No playoffs were ever played and local titles were claimed with mouths, not title game victories. .
             What is now known as the NFL began at a meeting in a Canton, Ohio car dealership owned by Ralph E. Hay on September 17, 1920. It given the name American Professional Football Association, or APFA. Jim Thorpe was named president of the APFA for his name recognition, not his managing skills. A $100 membership fee was set but according to the book no one paid the money. " I doubt there was a hundred bucks in the room," the book quotes legendary Chicago Bear's owner and Coach George Halas as saying.
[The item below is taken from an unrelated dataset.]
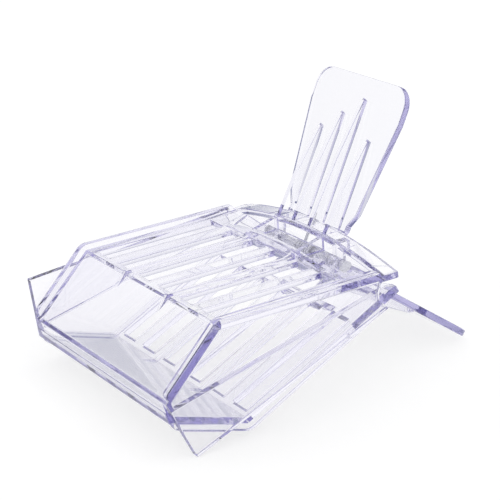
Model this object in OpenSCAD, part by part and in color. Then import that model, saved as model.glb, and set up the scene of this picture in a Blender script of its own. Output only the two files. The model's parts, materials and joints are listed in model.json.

             Many college coaches and programs looked down on professional football and discouraged their boys from going on to play pro football after they graduated from college. They saw playing for money as an insult to the sport. They felt that the only righteous way to compete was for the pure joy of competition, not the rewards you may receive for competing. In 1924 legendary college coach Amos Alonzo Stagg wrote a letter he titled " To All Friends of College Football" in which he wrote:.
             " It seems like a matter of little consequence for one to attend the Sunday professional football games - nothing more than attending any Sunday event-but it has deeper meaning than you realize, possibly a vital meaning to college football. Intercollegiate football will live only so long as it contributes to the well - being of the students; that is while the influences of the game are predominantly on the side of amateur principles" right ideals, proper standards and wholesome conditions.
             " For years the colleges have been waging a bitter warfare against the insidious forces of the gambling public and alumni . and not infrequently against crooked coaches and managers who have been anxious to win at any cost. And now along comes another serious menace, possibly greater than all others, viz., Sunday professional football (6).